LPL Financial Chief Economist Jeffrey Roach said he expects inflation data in the coming months to fluctuate but believes inflation will decline next year, paving the way for a few more rate cuts.
“With higher-than-expected tax refunds in early 2026 boosting demand, we may see hotter data, but we should expect inflation to cool in the second half of next year,” he said.
Esther George, former president of the Kansas City Fed, expects the unemployment rate to stabilize next year, albeit at elevated levels, while inflation will remain high amid large fiscal deficits, ongoing questions about the Fed’s independence, and accommodative financial conditions.
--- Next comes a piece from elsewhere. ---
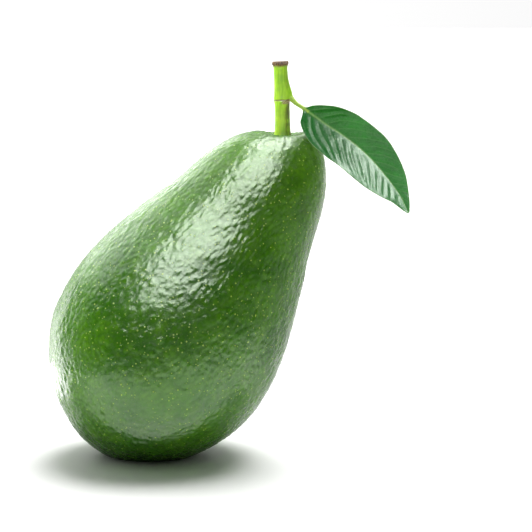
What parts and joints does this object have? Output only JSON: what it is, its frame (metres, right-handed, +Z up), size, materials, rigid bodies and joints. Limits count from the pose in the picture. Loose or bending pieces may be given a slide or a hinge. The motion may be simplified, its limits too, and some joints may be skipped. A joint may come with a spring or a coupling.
{
  "type": "avocado",
  "caption": "Whole green-skinned avocado as picked, pear-shaped, with its short cut stem and one leaf, standing on a small flat spot.",
  "frame": {"origin": "on the small flat spot that the fruit stands on, below the middle of its broad end", "axes": "+Z is up, out of the surface it stands on; the neck leans towards +X, and the leaf hangs on the +X side of the stem and faces -Y"},
  "size_m": [0.1098, 0.0704, 0.1205],
  "materials": {
    "fruit_skin": "satin",
    "stem_bark": "satin",
    "leaf_green": "satin"
  },
  "bodies": {
    "root": {"fruit": "fruit_skin", "stem": "stem_bark", "leaf": "leaf_green"}
  },
  "joints": []
}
“Due to disruptions in official data releases, the FOMC may proceed cautiously but will retain its inclination to lower rates in 2026, citing these cuts as moving the policy rate toward a neutral setting,” George said.
Next year, the Federal Reserve will also welcome its first new chair in eight years. It is widely expected that Trump will nominate a candidate supportive of low interest rates. Even so, if inflation remains stubbornly high, the new chair may still struggle to build consensus on lowering rates. Cleveland Fed President Hamak, who will have voting rights next year, has already indicated she favors keeping rates steady until spring.
Wilmer Stith, bond portfolio manager at Wilmington Trust, said he expects the divisions next year to persist, with more dissent likely to emerge within the committee if the new chair attempts to push through rate cuts against opposition from other members. He also anticipates continued pressure from the Trump administration to lower rates.
However, Powell’s term as chair will continue until May of next year, Stith noted, so there will not be many rate cuts in the first half of the year. He expects one rate cut between January and May next year.
“I think once we have a new chair in place, there will be several rate cuts throughout the year,” Stith said. “This will be a central bank more closely aligned with the government than we’ve seen in a long time. So, I think rate cuts are coming.”